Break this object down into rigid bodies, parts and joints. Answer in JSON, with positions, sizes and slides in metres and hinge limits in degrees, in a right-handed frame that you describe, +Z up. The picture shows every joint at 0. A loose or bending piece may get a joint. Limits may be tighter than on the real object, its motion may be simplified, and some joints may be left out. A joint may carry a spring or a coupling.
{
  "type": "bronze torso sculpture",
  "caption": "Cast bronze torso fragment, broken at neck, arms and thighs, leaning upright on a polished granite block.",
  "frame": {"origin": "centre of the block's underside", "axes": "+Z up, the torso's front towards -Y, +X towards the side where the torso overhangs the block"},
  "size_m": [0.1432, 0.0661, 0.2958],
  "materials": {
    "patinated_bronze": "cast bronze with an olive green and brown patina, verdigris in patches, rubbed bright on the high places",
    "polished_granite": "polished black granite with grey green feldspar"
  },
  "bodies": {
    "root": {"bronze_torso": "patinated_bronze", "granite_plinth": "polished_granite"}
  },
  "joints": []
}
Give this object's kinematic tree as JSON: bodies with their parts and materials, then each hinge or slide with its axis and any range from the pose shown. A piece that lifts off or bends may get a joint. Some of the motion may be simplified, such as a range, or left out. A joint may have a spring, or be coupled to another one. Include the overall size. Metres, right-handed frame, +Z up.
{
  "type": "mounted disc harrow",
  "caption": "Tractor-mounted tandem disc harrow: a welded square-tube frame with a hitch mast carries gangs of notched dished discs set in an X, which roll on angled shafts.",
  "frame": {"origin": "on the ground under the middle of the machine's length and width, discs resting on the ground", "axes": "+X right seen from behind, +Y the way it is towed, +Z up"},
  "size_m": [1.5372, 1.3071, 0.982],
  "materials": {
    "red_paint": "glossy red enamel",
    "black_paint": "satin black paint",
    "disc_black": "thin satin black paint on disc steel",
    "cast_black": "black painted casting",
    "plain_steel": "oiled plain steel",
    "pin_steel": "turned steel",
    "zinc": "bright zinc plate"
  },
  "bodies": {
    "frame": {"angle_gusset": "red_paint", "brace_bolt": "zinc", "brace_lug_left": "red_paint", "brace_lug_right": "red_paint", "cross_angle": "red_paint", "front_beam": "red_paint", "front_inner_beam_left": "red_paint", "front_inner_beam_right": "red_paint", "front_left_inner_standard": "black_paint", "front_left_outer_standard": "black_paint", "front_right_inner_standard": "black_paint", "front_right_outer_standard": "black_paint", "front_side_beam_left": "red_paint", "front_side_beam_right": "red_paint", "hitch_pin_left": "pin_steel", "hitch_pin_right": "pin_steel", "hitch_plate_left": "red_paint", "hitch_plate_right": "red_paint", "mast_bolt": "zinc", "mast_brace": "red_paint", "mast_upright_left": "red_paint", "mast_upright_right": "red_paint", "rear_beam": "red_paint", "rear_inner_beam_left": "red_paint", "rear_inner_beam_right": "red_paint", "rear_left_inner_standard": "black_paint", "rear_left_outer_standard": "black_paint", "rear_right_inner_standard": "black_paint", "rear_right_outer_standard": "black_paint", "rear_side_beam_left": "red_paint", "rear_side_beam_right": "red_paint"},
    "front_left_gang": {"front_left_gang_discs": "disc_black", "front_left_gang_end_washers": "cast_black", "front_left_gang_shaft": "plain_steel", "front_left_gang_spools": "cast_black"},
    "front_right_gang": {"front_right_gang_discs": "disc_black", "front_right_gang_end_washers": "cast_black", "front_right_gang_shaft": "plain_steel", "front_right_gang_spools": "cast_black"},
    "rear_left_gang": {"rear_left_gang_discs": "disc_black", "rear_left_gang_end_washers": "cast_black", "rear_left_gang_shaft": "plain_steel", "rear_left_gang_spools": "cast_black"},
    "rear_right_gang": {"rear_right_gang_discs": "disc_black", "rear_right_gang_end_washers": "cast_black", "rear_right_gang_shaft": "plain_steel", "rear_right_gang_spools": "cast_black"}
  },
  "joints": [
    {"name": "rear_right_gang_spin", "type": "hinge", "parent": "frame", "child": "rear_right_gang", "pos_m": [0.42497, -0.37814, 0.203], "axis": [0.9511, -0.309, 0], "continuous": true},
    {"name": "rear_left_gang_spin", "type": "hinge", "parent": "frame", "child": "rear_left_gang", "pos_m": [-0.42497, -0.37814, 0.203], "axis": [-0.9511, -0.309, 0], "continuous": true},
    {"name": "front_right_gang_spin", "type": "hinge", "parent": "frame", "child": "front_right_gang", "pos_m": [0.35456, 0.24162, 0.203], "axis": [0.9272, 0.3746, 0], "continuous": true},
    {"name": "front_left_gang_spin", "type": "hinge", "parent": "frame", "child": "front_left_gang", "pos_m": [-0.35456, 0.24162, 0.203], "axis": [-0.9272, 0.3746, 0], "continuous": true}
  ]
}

============================================================

EXERCISE DETAILS: Copy the material above, line for line.

RESULT:
Break this object down into rigid bodies, parts and joints. Answer in JSON, with positions, sizes and slides in metres and hinge limits in degrees, in a right-handed frame that you describe, +Z up. The picture shows every joint at 0. A loose or bending piece may get a joint. Limits may be tighter than on the real object, its motion may be simplified, and some joints may be left out. A joint may carry a spring or a coupling.
{
  "type": "bronze torso sculpture",
  "caption": "Cast bronze torso fragment, broken at neck, arms and thighs, leaning upright on a polished granite block.",
  "frame": {"origin": "centre of the block's underside", "axes": "+Z up, the torso's front towards -Y, +X towards the side where the torso overhangs the block"},
  "size_m": [0.1432, 0.0661, 0.2958],
  "materials": {
    "patinated_bronze": "cast bronze with an olive green and brown patina, verdigris in patches, rubbed bright on the high places",
    "polished_granite": "polished black granite with grey green feldspar"
  },
  "bodies": {
    "root": {"bronze_torso": "patinated_bronze", "granite_plinth": "polished_granite"}
  },
  "joints": []
}
Give this object's kinematic tree as JSON: bodies with their parts and materials, then each hinge or slide with its axis and any range from the pose shown. A piece that lifts off or bends may get a joint. Some of the motion may be simplified, such as a range, or left out. A joint may have a spring, or be coupled to another one. Include the overall size. Metres, right-handed frame, +Z up.
{
  "type": "mounted disc harrow",
  "caption": "Tractor-mounted tandem disc harrow: a welded square-tube frame with a hitch mast carries gangs of notched dished discs set in an X, which roll on angled shafts.",
  "frame": {"origin": "on the ground under the middle of the machine's length and width, discs resting on the ground", "axes": "+X right seen from behind, +Y the way it is towed, +Z up"},
  "size_m": [1.5372, 1.3071, 0.982],
  "materials": {
    "red_paint": "glossy red enamel",
    "black_paint": "satin black paint",
    "disc_black": "thin satin black paint on disc steel",
    "cast_black": "black painted casting",
    "plain_steel": "oiled plain steel",
    "pin_steel": "turned steel",
    "zinc": "bright zinc plate"
  },
  "bodies": {
    "frame": {"angle_gusset": "red_paint", "brace_bolt": "zinc", "brace_lug_left": "red_paint", "brace_lug_right": "red_paint", "cross_angle": "red_paint", "front_beam": "red_paint", "front_inner_beam_left": "red_paint", "front_inner_beam_right": "red_paint", "front_left_inner_standard": "black_paint", "front_left_outer_standard": "black_paint", "front_right_inner_standard": "black_paint", "front_right_outer_standard": "black_paint", "front_side_beam_left": "red_paint", "front_side_beam_right": "red_paint", "hitch_pin_left": "pin_steel", "hitch_pin_right": "pin_steel", "hitch_plate_left": "red_paint", "hitch_plate_right": "red_paint", "mast_bolt": "zinc", "mast_brace": "red_paint", "mast_upright_left": "red_paint", "mast_upright_right": "red_paint", "rear_beam": "red_paint", "rear_inner_beam_left": "red_paint", "rear_inner_beam_right": "red_paint", "rear_left_inner_standard": "black_paint", "rear_left_outer_standard": "black_paint", "rear_right_inner_standard": "black_paint", "rear_right_outer_standard": "black_paint", "rear_side_beam_left": "red_paint", "rear_side_beam_right": "red_paint"},
    "front_left_gang": {"front_left_gang_discs": "disc_black", "front_left_gang_end_washers": "cast_black", "front_left_gang_shaft": "plain_steel", "front_left_gang_spools": "cast_black"},
    "front_right_gang": {"front_right_gang_discs": "disc_black", "front_right_gang_end_washers": "cast_black", "front_right_gang_shaft": "plain_steel", "front_right_gang_spools": "cast_black"},
    "rear_left_gang": {"rear_left_gang_discs": "disc_black", "rear_left_gang_end_washers": "cast_black", "rear_left_gang_shaft": "plain_steel", "rear_left_gang_spools": "cast_black"},
    "rear_right_gang": {"rear_right_gang_discs": "disc_black", "rear_right_gang_end_washers": "cast_black", "rear_right_gang_shaft": "plain_steel", "rear_right_gang_spools": "cast_black"}
  },
  "joints": [
    {"name": "rear_right_gang_spin", "type": "hinge", "parent": "frame", "child": "rear_right_gang", "pos_m": [0.42497, -0.37814, 0.203], "axis": [0.9511, -0.309, 0], "continuous": true},
    {"name": "rear_left_gang_spin", "type": "hinge", "parent": "frame", "child": "rear_left_gang", "pos_m": [-0.42497, -0.37814, 0.203], "axis": [-0.9511, -0.309, 0], "continuous": true},
    {"name": "front_right_gang_spin", "type": "hinge", "parent": "frame", "child": "front_right_gang", "pos_m": [0.35456, 0.24162, 0.203], "axis": [0.9272, 0.3746, 0], "continuous": true},
    {"name": "front_left_gang_spin", "type": "hinge", "parent": "frame", "child": "front_left_gang", "pos_m": [-0.35456, 0.24162, 0.203], "axis": [-0.9272, 0.3746, 0], "continuous": true}
  ]
}